Whiteboard wins

The other day we ordered a large whiteboard for our office.  The board arrived some time later, complete with a bunch of whiteboard markers and whiteboard eraser.  Gladly we put it up and started writing our plan for the world domination.

A few moments later, when we tried to do some corrections, we realized that we can’t really eraze much from the whiteboard. Hmmm.

Marker theory check.  Are all of them marked as “whiteboard markers”?  Yes.

Marker practice check.  We tried to write something with each one of them and then tried to delete it.  Only greek could have been erased easily.  Turned out that four markers (black, blue, red, and green) were from a total of three different brands.  Red and blue were from the same maker.

Because we were rather pressed on time, we covered the whole whiteboard with green text and diagrams.  Then we called the bookshop and asked to bring us more markers of the same brand with green.  People in the bookshop were rather puzzled by the request, but confirmed that we will receive more markers the next day.

The guy that brought the markers tested them on the board and saw that they could have been easily erased.  Then he tried the other ones and saw that it was almost impossible to eraze them.  Then he asked for a knife.

It was our turn to feel puzzled and confused, but we found a knife for him.

… five seconds later, it was our turn to feel really stupid.  Apparently, the whiteboard was covered with transparent plastic film to protect its surface.  It was absolutely invisible and looked and felt exactly like the whiteboard surface itself.  Once the film was peeled off, the new shiny surface of the whiteboard was revealed.   And, of course, all whiteboard markers – old and new – could be used normally.  We tested them all and we could eraze everything easily.  The magic moment!

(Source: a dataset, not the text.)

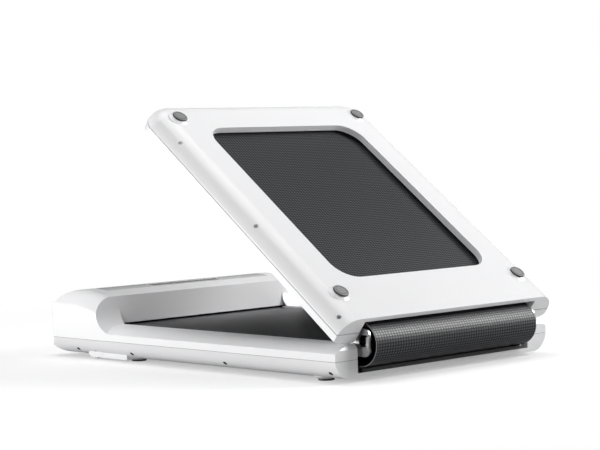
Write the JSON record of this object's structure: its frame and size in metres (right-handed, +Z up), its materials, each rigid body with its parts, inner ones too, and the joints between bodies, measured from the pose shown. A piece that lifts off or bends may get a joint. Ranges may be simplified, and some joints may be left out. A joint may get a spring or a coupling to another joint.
{
  "type": "walking pad",
  "caption": "Folding walking pad with slim side rails, a raised motor housing, a two-axis hinge at its middle and a walking belt that rolls round the fold.",
  "frame": {"origin": "on the floor, in the middle of the half-open pad's footprint", "axes": "+X across the pad, +Y from the hinge towards the motor end, +Z up"},
  "size_m": [0.547, 0.8304, 0.4708],
  "materials": {
    "white_shell": "fine satin grain",
    "gloss_white": "glossy",
    "smoked": "translucent grey window",
    "belt": "fine woven grain",
    "rubber": "plain",
    "wheel_rubber": "plain",
    "dark_paint": "powder coat",
    "deck_board": "lacquered board",
    "bright_steel": "zinc plated",
    "bronze": "sintered",
    "circuit": "solder mask",
    "heat_sink_metal": "bare",
    "pulley_metal": "turned",
    "motor_paint": "satin",
    "black_plastic": "satin"
  },
  "bodies": {
    "front_half": {"front_upper_shell": "white_shell", "front_lower_cover": "white_shell", "front_frame": "dark_paint", "front_deck": "deck_board", "front_deck_mounts": "rubber", "front_feet": "rubber", "front_cover_screws": "bright_steel", "front_belt": "belt", "front_belt_guide": "dark_paint", "front_hinge_brackets": "bright_steel", "front_hinge_pins": "bright_steel", "front_hinge_washers": "bronze", "top_strip": "gloss_white", "display_window": "smoked", "display_board": "circuit", "drive_roller_bearings": "bright_steel", "drive_motor": "motor_paint", "motor_cradle": "bright_steel", "ribbed_belt": "rubber", "control_board": "circuit", "heat_sink": "heat_sink_metal", "mains_inlet": "black_plastic", "switch_frame": "black_plastic", "wheel_pins": "bright_steel"},
    "hinge_link": {"hinge_links": "bright_steel", "hinge_bushes": "bronze", "hinge_tie_rod": "bright_steel", "belt_loop": "belt", "belt_fold": "belt"},
    "rear_half": {"rear_upper_shell": "white_shell", "rear_lower_cover": "white_shell", "rear_frame": "dark_paint", "rear_deck": "deck_board", "rear_deck_mounts": "rubber", "rear_feet": "rubber", "rear_cover_screws": "bright_steel", "rear_belt": "belt", "rear_hinge_brackets": "bright_steel", "rear_hinge_pins": "bright_steel", "rear_hinge_washers": "bronze", "tail_axle": "bright_steel", "tension_bolts": "bright_steel"},
    "drive_roller_body": {"drive_roller": "bright_steel", "drive_roller_pulley": "pulley_metal"},
    "motor_rotor": {"motor_shaft": "bright_steel", "motor_pulley": "pulley_metal"},
    "tail_roller_body": {"tail_roller": "bright_steel", "tail_roller_bearings": "bright_steel"},
    "left_wheel_body": {"left_wheel": "wheel_rubber"},
    "right_wheel_body": {"right_wheel": "wheel_rubber"},
    "rocker_body": {"switch_rocker": "black_plastic"}
  },
  "joints": [
    {"name": "lower_fold", "type": "hinge", "parent": "front_half", "child": "hinge_link", "pos_m": [0, -0.36996, 0.0515], "axis": [1, 0, 0], "range_deg": [0, 90], "deforming": ["belt_loop", "belt_fold"]},
    {"name": "upper_fold", "type": "hinge", "parent": "hinge_link", "child": "rear_half", "pos_m": [0, -0.36996, 0.0795], "axis": [1, 0, 0], "range_deg": [-37, 53], "deforming": ["belt_loop", "belt_fold"]},
    {"name": "drive_roller_spin", "type": "hinge", "parent": "front_half", "child": "drive_roller_body", "pos_m": [0, 0.28503, 0.0425], "axis": [1, 0, 0], "continuous": true},
    {"name": "motor_spin", "type": "hinge", "parent": "front_half", "child": "motor_rotor", "pos_m": [0, 0.35503, 0.0585], "axis": [1, 0, 0], "continuous": true},
    {"name": "tail_roller_spin", "type": "hinge", "parent": "rear_half", "child": "tail_roller_body", "pos_m": [0, 0.07904, 0.42912], "axis": [1, 0, 0], "continuous": true},
    {"name": "left_wheel_spin", "type": "hinge", "parent": "front_half", "child": "left_wheel_body", "pos_m": [-0.248, 0.27953, 0.0165], "axis": [1, 0, 0], "continuous": true},
    {"name": "right_wheel_spin", "type": "hinge", "parent": "front_half", "child": "right_wheel_body", "pos_m": [0.248, 0.27953, 0.0165], "axis": [1, 0, 0], "continuous": true},
    {"name": "power_rocker", "type": "hinge", "parent": "front_half", "child": "rocker_body", "pos_m": [-0.09, 0.41003, 0.051], "axis": [1, 0, 0], "range_deg": [-16, 0]}
  ],
  "couplings": [
    {"joint": "motor_spin", "follows": "drive_roller_spin", "ratio": 2.7},
    {"joint": "tail_roller_spin", "follows": "drive_roller_spin", "ratio": 1}
  ]
}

I would like to take this opportunity and thank the guy from the bookshop, who solved a big problem of ours, and … didn’t laugh in our face, like many would do in a similar situation (tech support stories anyone?).  As a matter of fact, he didn’t even smile.  I bet he had a blast once he left our offices, but that doesn’t matter, because it was, indeed, funny.

5 thoughts on “Whiteboard wins”


  1. Respect to the guy.

    Do(did?) you actually laugh then users ask you about anything stupid? Me, personally, never. Maybe aftewards between some IT friends – It becomes funny only in this kind of society.


  2. Tiamat,

    I try my best not to, but sometimes I can’t help it. In turn though, I don’t mind very much when someone laughs at me. We are all humans and we all do silly things once in a while. :)


  3. Ha ha ha reminds me of the classic often forwarded email… could google to find it…

    This is a real story that happened between the customer of General Motors and its Customer-Care Executive. Please read on. The Pontiac Division of General Motors received a complaint:

    ‘This is the second time I have written to you, and I don’t blame you for not answering me, because I sounded crazy, but it is a fact that we have a tradition in our family of Ice-Cream for dessert after dinner each night, but the kind of ice cream varies so, every night, after we’ve eaten, the whole family votes on which kind of ice cream we should have and I drive down to the store to get it. It’s also a fact that I recently purchased a new Pontiac and since then my trips to the store have created a problem.

    You see, every time I buy a vanilla ice cream, when I start back from the store my car won’t start. If I get any other kind of ice cream, the car starts just fine. I want you to know I’m serious about this question, no matter how silly it sounds “What is there about a Pontiac that makes it not start when I get vanilla ice cream, and easy to start whenever I get any other kind?” The Pontiac President was understandably skeptical about the letter, but sent an Engineer to check it out anyway.

    The latter was surprised to be greeted by a successful, obviously well educated man in a fine neighborhood. He had arranged to meet the man just after dinner time, so the two hopped into the car and drove to the ice cream store. It was vanilla ice cream that night and, sure enough, after they came back to the car, it wouldn’t start.

    The Engineer returned for three more nights. The first night, they got chocolate. The car started. The second night, he got strawberry. The car started. The third night he ordered vanilla. The car failed to start.

    Now the engineer, being a logical man, refused to believe that this man’s car was allergic to vanilla ice cream. He arranged, therefore, to continue his visits for as long as it took to solve the problem. And toward this end he began to take notes: He jotted down all sorts of data: time of day, type of gas uses, time to drive back and forth etc.

    In a short time, he had a clue: the man took less time to buy vanilla than any other flavor. Why? The answer was in the layout of the store. Vanilla, being the most popular flavor, was in a separate case at the front of the store for quick pickup. All the other flavors were kept in the back of the store at a different counter where it took considerably longer to check out the flavor.

    Now, the question for the Engineer was why the car wouldn’t start when it took less time. Eureka – Time was now the problem – not the vanilla ice cream!!!! The engineer quickly came up with the answer: “vapor lock”.

    It was happening every night; but the extra time taken to get the other flavors allowed the engine to cool down sufficiently to start. When the man got vanilla, the engine was still too hot for the vapor lock to dissipate.

    Even crazy looking problems are sometimes real and all problems seem to be simple only when we find the solution, with cool thinking.